I’m not sure what as its seems pretty spot on in my opinion.
With a full Atlas Athlete Pack, filled to the brim with camping equipment, camera kit and food. The Athlete Pack came in weighing around 12kg with my summer set up. In no means is this to heavy nor lightweight for that matter. As I was hiking about the Welsh mountains, enjoying some scrambling and darting across the Glyderau tops I didn’t notice the weight of the pack. Taking the pack on and off was easy too and the new hip belt clip was just as quick and easy to adjust. I do like the new two pronged clip, other the three. It’s unusual and as aesthetics go, it matches the lightweight belt to a tee.
Heading away from home and the usual comforts of climbing mountains in Wales.
We head abroad to Montenegro for an outdoor/adventure week in the National Park.
Wishing to take a camera and hiking kit, the obvious choice was the Atlas Athlete Pack as the bag has been designed to be used as a carry-on option when boarding flights.

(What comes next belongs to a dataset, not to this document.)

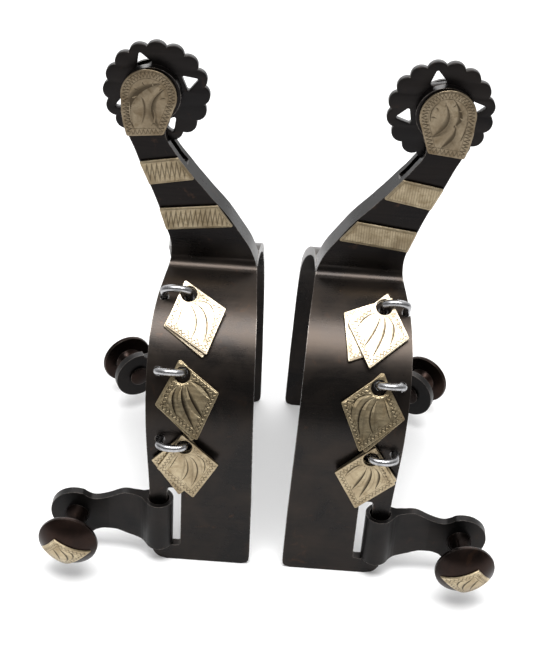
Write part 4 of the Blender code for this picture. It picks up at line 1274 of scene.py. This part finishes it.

Despite the rigid, Ryanair guidelines I kept the frame inside my pack which made it 57cm in height when the limit is 55cm.
I was never stopped or questioned as to the contents or size of the rucksack. In addition, keeping the pack cinched down to its 20L sizing helped this. The total weight of the bag and contents was 8kg with the limit being 10kg carry-on.
Again, an easy weight to handle and with the Haenisch hip belt designed to be just as lightweight, compact and small when needed for such occasions, it was a match made in heaven and comes highly recommended for anyone with the Atlas Athlete pack and travels a lot and using flights to get about.
With this new compact hip belt you can still have the full support of the rucksack with a 10kg load on your back and not have your shoulders take the load. Giving full support and comfort without the need to leave kit behind, in this instances the hip belt to make the Athlete Pack smaller and further compact.
Although the belt can't slip inside the pockets used to fold away the exterior bottle holders of the belt, they can be tucked away with ease and lie flat on the top and not cause the Athlete pack to bulge out. Which helps getting the rucksack through security and in the overhead compartments on the planes.
Outside of the airport and back on foot, the belt continues to perform and provide excellent support climbing the 2000m plus mountains of Montenegro. 20°c heat, alpine forest, blue skies and a 10kg rucksack for the day full with food, water, clothes and camera gear.
I experienced no discomfort or rubbing with the belt or concerns with the straps against my shoulder. I know 10kg isn't a heavy load but it's still a sizeable weight to carry up a mountain and on your back for 10 hours.
The extra I like about the belt is even when unclipped you can still use the bottle holders and they balance nicely next to your hip. Of course don't over load the pockets with multiple litres but storing two 500ml water bottles was plenty and fast to grab.
Now, when the belt is needed it's easy and small enough to fold flat and store in the lid of the rucksack or keep safe at home without taking up loads of space should you need the larger, padded hip belt.
I whole heartedly believe every Atlas Athlete Pack owner will need one of these for those lighter travel days and boarding flights. The Haenisch hip belt is the perfect compliment with the standard hip belt and makes a great all-round travelling photographic rucksack to tackle any hike, climb, mountain or flight.
Disclosure: This Atlas Athlete Pack is my personal rucksack and purchased by myself. I have not received any monetary gain, discounts or commission for this review or for any sales. The Haenisch hip belt has been gifted to me for the purpose of this review and marketing content.